The cartoon attributed to the publication and circulating on social media features Aylan lying face down on a beach with the words "So close to his goal..." written above him, The Huffington Post reported.

In the background a McDonald’s-style Happy Meal Board states, “Two children's menus for the price of one.”

Aylan drowned along with his brother and mother on September 2 when the boat they were travelling from the Greek island of Kos to the Turkish town of Bodrum capsized.

The family fled after Islamic State militants advanced upon their home town of Kobane.

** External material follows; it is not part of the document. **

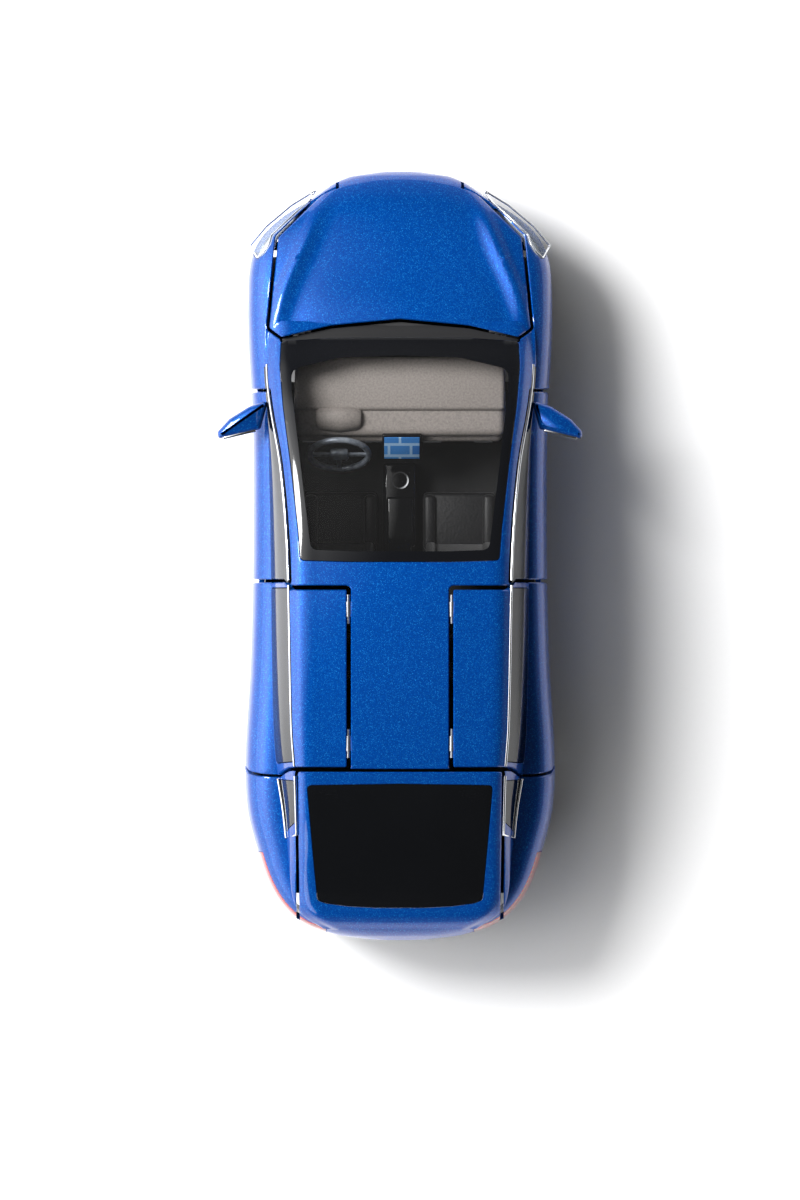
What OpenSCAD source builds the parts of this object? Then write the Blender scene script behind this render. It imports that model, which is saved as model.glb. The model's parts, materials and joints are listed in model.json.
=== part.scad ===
// Pull back car: die-cast crossover with opening bonnet, doors, wing doors and tailgate.
// Front of the car towards -Y, its left side towards +X, ground at z = 0.

/* [Body] */
// Distance from the nose to the front axle
front_overhang = 29; // [26:0.5:35]
// Distance between the axles
wheelbase = 92.5; // [77:0.5:111]
// Distance from the rear axle to the tail
rear_overhang = 35.5; // [31:0.5:43]
// Width over the rear wings
body_w = 63.6; // [53:0.2:76.4]
// Height of the roof above the ground
body_h = 52; // [48:0.5:60]
// Wall of the die-cast shell and of its panels
shell_wall = 1.2; // [1:0.05:1.45]
// Gap round each opening panel
panel_gap = 0.6; // [0.5:0.05:0.75]
// Thickness of the clear and dark windows
glass_wall = 1; // [0.8:0.05:1.2]

/* [Wheels] */
// Outer diameter of a tyre
wheel_d = 24; // [22:0.2:28.8]
// Width of a tyre
tyre_w = 9; // [7.5:0.1:10]
// Diameter of a rim
rim_d = 17; // [14:0.1:18]
// Distance between the outer faces of a pair of tyres
track_w = 62; // [56:0.2:74]
// Space between a tyre and its wheel arch
arch_gap = 1.6; // [1.2:0.1:2.4]
// Diameter of both steel axles
axle_d = 2; // [1.6:0.1:2.4]

/* [Hinges] */
// Diameter of the front door pins
door_pin_d = 1; // [0.8:0.05:1.2]
// Diameter of the bonnet, tailgate and wing door pins
lid_pin_d = 0.8; // [0.6:0.05:0.96]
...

Another cartoon said to be from the same edition of the magazine is entitled The Proof that Europe is Christian and features a man believed to be Jesus standing on the surface of the ocean while a child’s legs’s (presumably meant to be Aylan’s) protrude from the water.

It says: “Christians walk on water… Muslim kids sink.”

The cartoons have been met with a mixed response.

Turkish newspaper The Daily Sabah claimed the images mock the drowned toddler.

Morocco World News concurred, accusing the publication of “hiding behind the freedom of speech.”

The magazine may face legal action for publishing the cartoons,. 

"Charlie Hebdo is a purely racist, xenophobic and ideologically bankrupt publication that represents the moral decay of France," Barrister Peter Herbert, who is Chair of the Society of Black Lawyers and former vice chair of the Metropolitan Police Authority, tweeted.

"The Society of Black Lawyers will consider reporting this as incitement to hate crime and persecution before the International Criminal Court."

Complaints are being left on the magazine's Facebook page and Twitter users have criticised the images, describing them as "tasteless" and "disgusting."

But some commenters have said the cartoons are not mocking the dead child and are instead using the tragedy to ridicule Europe for not doing enough to prevent it.